Ama Gel gör ki eğitim sistemine biz öğrencilerin (referansı olmayan ) dışında üniversiteli öğrencilerini düşünen ne bir sistem ne bir bürokrat nede politikacı var. Düşünen varsa da çok azdır . ki hala boşta olan çok mezun öğrenci vardır. Bu sorunun çözümüyle ilgili emek harcayanların sayısı bile yeterli bulunmamaktadır. Nedeni ise dediğim gibi istisnalar hariç gerekli lojistik desteği almamalarından dolayıdır. Lojistik destek alınamamasından dolayı öğrencilerin emek verme potansiyeli ve motivasyonu düşmektedir.

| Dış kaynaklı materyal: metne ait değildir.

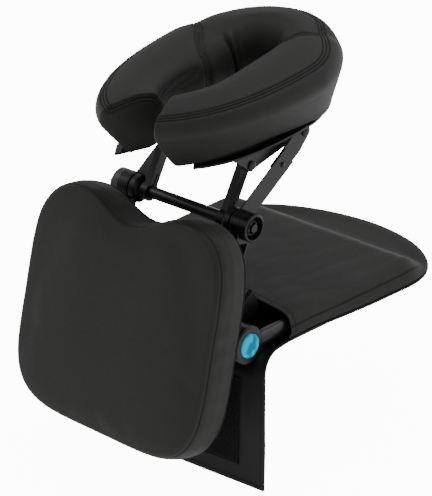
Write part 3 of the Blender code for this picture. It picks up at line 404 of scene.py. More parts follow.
# A grid of rings that wrap round; its first and last rings shrink to one point each.
def closedGrid(name, grid, material):
    rows, columns = grid.shape[:2]
    points = np.concatenate([grid[1:-1].reshape(-1, 3), [grid[0].mean(0)], [grid[-1].mean(0)]])
    quads = ringFaces(rows - 2, columns, True)
    j = np.arange(columns)
    k = (j + 1) % columns
    inner, last = (rows - 2) * columns, (rows - 3) * columns
    first = np.stack([np.full(columns, inner), k, j], -1)
    end = np.stack([np.full(columns, inner + 1), last + j, last + k], -1)
    return meshFrom(name, points, quads, np.concatenate([first, end]), material)


# Two grids of the same size joined round their rims, so that a sheet has a real thickness.
def slab(name, top, below, material):
    rows, columns = top.shape[:2]
    count = rows * columns
    upper = ringFaces(rows, columns, False)
    index = np.arange(count).reshape(rows, columns)
    rim = np.concatenate([index[0, :-1], index[:-1, -1], index[-1, :0:-1], index[:0:-1, 0]])
    after = np.roll(rim, -1)
    walls = np.stack([rim, rim + count, after + count, after], -1)
    quads = np.concatenate([upper, upper[:, ::-1] + count, walls])
    return meshFrom(name, np.concatenate([top.reshape(-1, 3), below.reshape(-1, 3)]), quads, [], material)


# Puts one number a point on a piece.
def paint(made, layer, values):
    attribute = made.data.attributes.new(layer, "FLOAT", "POINT")
    attribute.data.foreach_set("value", np.asarray(values, np.float32))


# A piece rides on its body and stands for its CAD nodes.
def finishPiece(made, body, slot, *nodes):
    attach(made, body)
    if nodes:
        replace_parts(made, *nodes)
    return made


# 0 below low, 1 above high, and 3t^2 - 2t^3 in between.
def smoothStep(value, low=0.0, high=1.0):
    value = np.clip((value - low) / (high - low), 0.0, 1.0)
    return value * value * (3.0 - 2.0 * value)


# Catmull-Rom weights of four neighbours at a share t between the middle two.
def cubicWeights(t):
    return np.stack([
        -0.5 * t + t * t - 0.5 * t**3,
        1.0 - 2.5 * t * t + 1.5 * t**3,
        0.5 * t + 2.0 * t * t - 1.5 * t**3,
        -0.5 * t * t + 0.5 * t**3,
    ], -1)


# Values along axis 0 read at fractional places, by cubic weights.
def sampleLine(values, at, wrap):
    count = len(values)
    base = np.floor(at).astype(int)
    weights = cubicWeights(at - base)
    index = base[:, None] + np.arange(-1, 3)
    index = index % count if wrap else np.clip(index, 0, count - 1)
    return np.einsum("nk,nk...->n...", weights, values[index])


# A grid read at fractional rows and wrapped fractional columns.
def sampleGrid(values, rowsAt, columnsAt):
    rows = sampleLine(values, rowsAt, False)
    return sampleLine(rows.swapaxes(0, 1), columnsAt, True).swapaxes(0, 1)


# Unit normals from the cross product of the differences along rows and wrapped columns.
def gridNormals(grid):
    along = np.gradient(grid, axis=0)
    across = np.roll(grid, -1, 1) - np.roll(grid, 1, 1)
    normal = np.cross(along, across)
    normal /= np.maximum(np.linalg.norm(normal, axis=-1, keepdims=True), 1e-12)
    outward = np.sum(normal * (grid - grid.mean(1, keepdims=True)), axis=-1).mean()
    return normal if outward > 0 else -normal


# Index of the nearest of some targets to every point, in blocks that fit in memory.
def nearest(points, targets):
    found = np.empty(len(points), int)
    size = max(1, 6000000 // len(targets))
    for start in range(0, len(points), size):
        block = points[start:start + size]
        found[start:start + size] = ((block[:, None] - targets[None]) ** 2).sum(-1).argmin(1)
    return found


# Distance of every point to the nearest sample of a line.
def distanceTo(points, line):
    flat = points.reshape(-1, 3)
    return np.linalg.norm(flat - line[nearest(flat, line)], axis=1).reshape(points.shape[:-1])


# A line sampled again at an even spacing.
def evenly(line, spacing):
    steps = np.linalg.norm(np.diff(line, axis=0), axis=1)
    length = np.concatenate([[0.0], np.cumsum(steps)])
    at = np.linspace(0.0, length[-1], max(2, int(length[-1] / spacing) + 1))
    return np.stack([np.interp(at, length, line[:, k]) for k in range(3)], -1)


thread = {"pitch": 0.0040, "length": 0.0031, "radius": 0.00042, "sides": 6}


# Stitches along lines: each is a small ellipsoid, half sine profile along it and round across.
def stitchRow(name, lines, body, slot):
    starts, heads = [], []
    for line in lines:
        even = evenly(line, thread["pitch"])
        starts.append((even[1:] + even[:-1]) / 2)
        heads.append(np.diff(even, axis=0))
    middle, head = np.concatenate(starts), np.concatenate(heads)
    head /= np.linalg.norm(head, axis=1, keepdims=True)
    side = np.cross(head, (0.31, 0.22, 0.92))
    side /= np.linalg.norm(side, axis=1, keepdims=True)
    up = np.cross(side, head)
    turn = np.linspace(0.0, 2.0 * math.pi, thread["sides"], endpoint=False)
    shares = np.array([-0.5, -0.36, 0.0, 0.36, 0.5])
    sizes = thread["radius"] * np.array([0.25, 0.85, 1.0, 0.85, 0.25])
    ring = np.cos(turn)[None, :, None, None] * side + np.sin(turn)[None, :, None, None] * up
    stitch = middle + shares[:, None, None, None] * thread["length"] * head + sizes[:, None, None, None] * ring
    rows, sides, count = stitch.shape[:3]
    quads = ringFaces(rows, sides, True)
    ends = np.array([[0, 1, 2, 3], [0, 3, 4, 5]])
    tail = (rows - 1) * sides
    quads = np.concatenate([quads, ends[:, ::-1], ends + tail])
    points = stitch.transpose(2, 0, 1, 3).reshape(-1, 3)
    offsets = np.arange(count)[:, None, None] * rows * sides
    made = meshFrom(name, points, (quads[None] + offsets).reshape(-1, 4), [], finishes["thread"])
    return finishPiece(made, body, slot)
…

Gelelim ne demek istediğime ve neler yapılabileceğine …
Bir ülkede o kadar işsiz olan vatandaşı varken ve bu vatandaşlarında yarısından çoğu da üniversiteli öğrencisi olduğu halde , ve bir o kadarda özel sektör adı altında sömürülen , ezdirilen üniversiteli öğrenci varken Affedersin ülke AB ye mi veya MB ye mi girmiş hükümetin dışında kimin umurunda…
Oysa isteselerdi durum böyle olmayabilirdi. Daha makul politikalar üretebilirlerdi. Bu politikalar sayesinde de AB ye de girilebilirlerdi.
Nasıl mı ?
- İhtiyaç duyamayacağı üniversite bölümleri açmayabilirdi.
- İhtiyaç duyacağı bölümlerin kontenjanları artırılabilir.
– Bölüm açıyorsa eğer alım yapabileceği miktarda veya cüzi miktar üstünde bölümler ve bölümlerin kontenjanını belirleyip açabilir.
- Alımlarda rasyonel bir şekilde olmalıdır. Misal mühendis okuyan veya hukuk okuyan bir öğrenciyi İİBF sınavına girmesine imkan vermeyeceksin ki İİBF lilerin atama şansı daha çok olsun. Bu durum diğer bölümler içinde geçerlidir.
- Bide son olarak ta alım yapamıyorsan bari özel sektörün koşuları düzeltilmesi için maddi destekli veya çalışma koşuları ile ilgili desteklerde bulunabilir.